災害発生時に迅速・的確な対応ができるかどうかは,災害対応に携わる人材によるところが大きい。特に,国,地方公共団体の防災担当職員は,災害発生時においては,想定外の事態へも即座に対処する能力や,様々な関係機関との調整・連携能力等,平常時と異なる状況下での対応が求められる。

このような防災に関する人材の育成・活用方策全般について調査審議するため,平成14年7月,中央防災会議に「防災に関する人材の育成・活用専門調査会」が設けられ,検討が行われた(平成15年5月に報告取りまとめ)。

上記専門調査会の報告を受け,内閣府では,平成15年度から,各省庁の防災担当職員を対象とした合同研修を実施し,平成18年度は,平成18年12月14日から15日までの2日間,都内において,16省庁等から49名が参加して行われた。
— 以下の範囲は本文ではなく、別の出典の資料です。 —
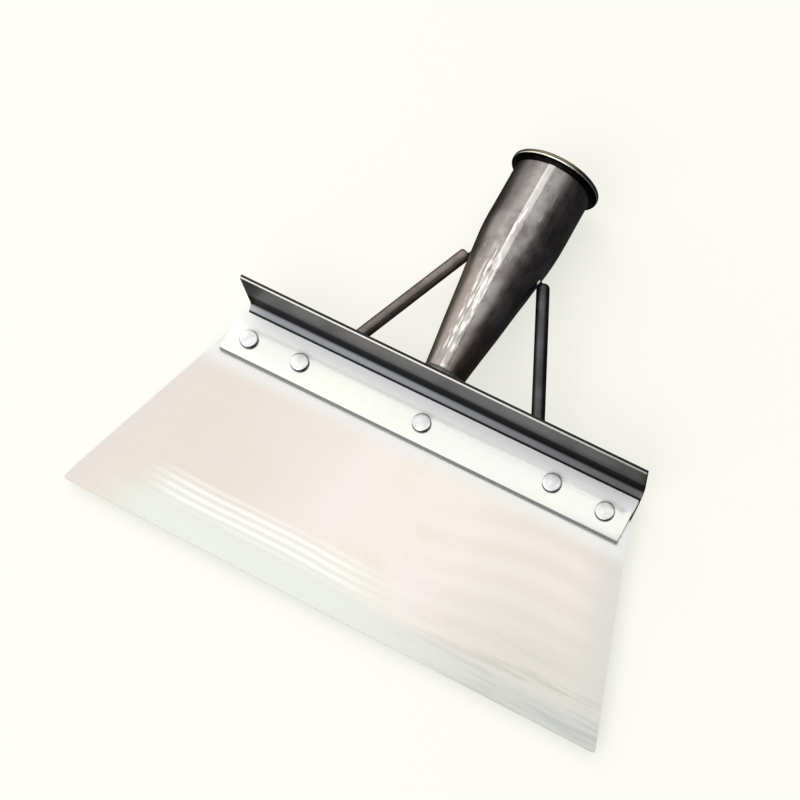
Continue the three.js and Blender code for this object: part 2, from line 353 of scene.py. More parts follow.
@dataclass(frozen=True)
class SteelFinish:
    """A bare steel surface: two clouded tones, a fine grain along one way, scratches, and zones of wear and
    of painted light and shade.
    """

    name: str
    tone: str
    second_tone: str
    cloud_mm: float
    roughness: float
    grain_mm: float
    grain_depth_mm: float
    grain_along: Along = Along.EDGE
    grain_tone: float = 0.0
    scratch_tone: str = "#ffffff"
    scratch_share: float = 0.0
    scratch_mm: float = 1.2
    pit_depth_mm: float = 0.0
    pit_mm: float = 0.6
    metallic: float = 1.0
    zones: tuple[Zone, ...] = ()

    def clouds(self, tree: bpy.types.NodeTree, where: bpy.types.NodeSocket) -> bpy.types.NodeSocket:
        """Mixes the two tones in soft patches.

        Args:
            tree: the material's nodes.
            where: the place on the piece, in metres.

        Returns:
            The clouded colour.
        """
        patches = add_node(
            tree,
            "ShaderNodeTexNoise",
            inputs={"Vector": where, "Scale": 1 / (self.cloud_mm * MM), "Detail": 4.0, "Roughness": 0.6},
        )
        share = add_node(
            tree,
            "ShaderNodeMapRange",
            {"interpolation_type": "SMOOTHSTEP"},
            {"Value": patches.outputs["Fac"], "From Min": 0.34, "From Max": 0.66},
        )
        mixed = add_node(
            tree,
            "ShaderNodeMix",
            {"data_type": "RGBA"},
            {0: share.outputs["Result"], 6: linear(self.tone), 7: linear(self.second_tone)},
        )
        return mixed.outputs[2]

    def grain(self, tree: bpy.types.NodeTree, where: bpy.types.NodeSocket) -> bpy.types.NodeSocket:
        """Draws long fine lines along the grain.

        Args:
            tree: the material's nodes.
            where: the place on the piece, in metres.

        Returns:
            The lines' height, from 0 to 1.
        """
        turned = add_node(
            tree,
            "ShaderNodeMapping",
            inputs={"Vector": where, "Scale": self.grain_along.drawn_out(GRAIN_DRAW)},
        )
        lines = add_node(
            tree,
            "ShaderNodeTexNoise",
            inputs={
                "Vector": turned.outputs["Vector"],
                "Scale": 1 / (self.grain_mm * MM),
                "Detail": 3.0,
                "Roughness": 0.65,
            },
        )
        return lines.outputs["Fac"]

    def scratches(self, tree: bpy.types.NodeTree, where: bpy.types.NodeSocket) -> bpy.types.NodeSocket:
        """Scatters short bright scratches, in patches, along the grain.

        Args:
            tree: the material's nodes.
            where: the place on the piece, in metres.

        Returns:
            How much of a scratch there is, from 0 to 1.
        """
        turned = add_node(
            tree,
            "ShaderNodeMapping",
            inputs={"Vector": where, "Scale": self.grain_along.drawn_out(SCRATCH_DRAW)},
        )
        marks = add_node(
            tree,
            "ShaderNodeTexNoise",
            inputs={
                "Vector": turned.outputs["Vector"],
                "Scale": 1 / (self.scratch_mm * MM),
                "Detail": 2.0,
                "Distortion": 0.2,
            },
        )
        patches = add_node(
            tree,
            "ShaderNodeTexNoise",
            inputs={"Vector": where, "Scale": 1 / (SCRATCH_PATCH_MM * MM), "Detail": 2.0},
        )
        patchy = add_node(
            tree,
            "ShaderNodeMapRange",
            inputs={"Value": patches.outputs["Fac"], "From Min": 0.42, "From Max": 0.62},
        )
        cut = 0.5 + 0.2 * (1 - self.scratch_share)
        sharp = add_node(
            tree,
            "ShaderNodeMapRange",
            inputs={"Value": marks.outputs["Fac"], "From Min": cut, "From Max": cut + 0.07},
        )
        share = add_node(
            tree,
            "ShaderNodeMath",
            {"operation": "MULTIPLY"},
            {0: sharp.outputs["Result"], 1: patchy.outputs["Result"]},
        )
        return share.outputs["Value"]

    def make(self) -> bpy.types.Material:
        """Builds the material.

        Returns:
            The finished material.
        """
        material = bpy.data.materials.new(self.name)
        material.use_nodes = True
        tree = material.node_tree
        tree.nodes.clear()
        where = add_node(tree, "ShaderNodeTexCoord").outputs["Object"]
        colour = self.clouds(tree, where)
        lines = self.grain(tree, where)
        if self.grain_tone:
            streak = add_node(
                tree,
                "ShaderNodeMapRange",
                inputs={
                    "Value": lines,
                    "From Min": 0.3,
                    "From Max": 0.7,
                    "To Min": 1 - self.grain_tone,
                    "To Max": 1 + self.grain_tone,
                },
            )
            colour = add_node(
                tree,
                "ShaderNodeMix",
                {"data_type": "RGBA", "blend_type": "MULTIPLY"},
                {0: 1.0, 6: colour, 7: streak.outputs["Result"]},
            ).outputs[2]
        shine: bpy.types.NodeSocket | float = 1.0
        for zone in self.zones:
            share = zone.cover(tree, where)
            colour = add_node(
                tree, "ShaderNodeMix", {"data_type": "RGBA"}, {0: share, 6: colour, 7: linear(zone.tone)}
            ).outputs[2]
            if zone.dull:
                left = add_node(tree, "ShaderNodeMath", {"operation": "SUBTRACT"}, {0: 1.0, 1: share})
                shine = add_node(
                    tree, "ShaderNodeMath", {"operation": "MULTIPLY"}, {0: shine, 1: left.outputs["Value"]}
                ).outputs["Value"]
        rough = add_node(
            tree,
            "ShaderNodeMapRange",
            inputs={
                "Value": lines,
                "From Min": 0.3,
                "From Max": 0.7,
                "To Min": self.roughness * 0.8,
                "To Max": self.roughness * 1.2,
            },
        ).outputs["Result"]
        if self.scratch_share:
            marks = self.scratches(tree, where)
            colour = add_node(
                tree,
                "ShaderNodeMix",
                {"data_type": "RGBA"},
                {0: marks, 6: colour, 7: linear(self.scratch_tone)},
            ).outputs[2]
        relief = add_node(
            tree,
            "ShaderNodeBump",
            inputs={"Height": lines, "Distance": self.grain_depth_mm * MM, "Strength": 1.0},
        )
        if self.pit_depth_mm:
            pits = add_node(
                tree,
                "ShaderNodeTexNoise",
                inputs={"Vector": where, "Scale": 1 / (self.pit_mm * MM), "Detail": 5.0, "Roughness": 0.6},
            )
            relief = add_node(
                tree,
                "ShaderNodeBump",
                inputs={
                    "Height": pits.outputs["Fac"],
                    "Distance": self.pit_depth_mm * MM,
                    "Strength": 1.0,
                    "Normal": relief.outputs["Normal"],
                },
            )
        metallic: bpy.types.NodeSocket | float = self.metallic
        gloss: bpy.types.NodeSocket | float = PLAIN_GLOSS
        if isinstance(shine, bpy.types.NodeSocket):
            metallic, gloss = (
                add_node(
                    tree, "ShaderNodeMath", {"operation": "MULTIPLY"}, {0: shine, 1: whole}
                ).outputs["Value"]
                for whole in (self.metallic, PLAIN_GLOSS)
            )
        shader = add_node(
            tree,
            "ShaderNodeBsdfPrincipled",
            inputs={
                "Base Color": colour,
                "Metallic": metallic,
                "Specular IOR Level": gloss,
                "Roughness": rough,
                "Normal": relief.outputs["Normal"],
            },
        )
        add_node(tree, "ShaderNodeOutputMaterial", inputs={"Surface": shader.outputs["BSDF"]})
        return material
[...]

また,地方公共団体の防災担当職員・消防職団員や地域の防災リーダー等に対しては,消防大学校や都道府県等において研修等が実施されているが,さらに,消防庁としては,平成15年度より消防大学校において,地方公共団体の首長等幹部職員を対象とした災害対応能力の強化を図るための「トップマネジメントコース」を含む「危機管理セミナー」を実施するとともに,住民や地方公共団体の防災担当職員を対象として,インターネットを活用した家庭や地域でいつでも体系的に学習できる「防災・危機管理e-カレッジ」の本格運用を,平成18年3月から開始している。

さらに,平成17年度から大規模災害を想定した図上型防災訓練の実施を通して,市町村長等のリーダーシップによる的確な意思決定と応急体制の点検,住民と行政との信頼関係に基づく地域の防災力の強化を図ることを目的とした,防災危機管理ブロック・ラボを全国3ブロックに分け実施している。

また,農林水産省においては,被災市町村において技術支援を行うため,平成18年12月及び平成19年2月に全国で,農業用施設等の災害対応に一定の知識と経験を有した土木技術者を対象とした講習会を実施し,「農村災害復旧専門技術者」(全国で1,259名)として認定している。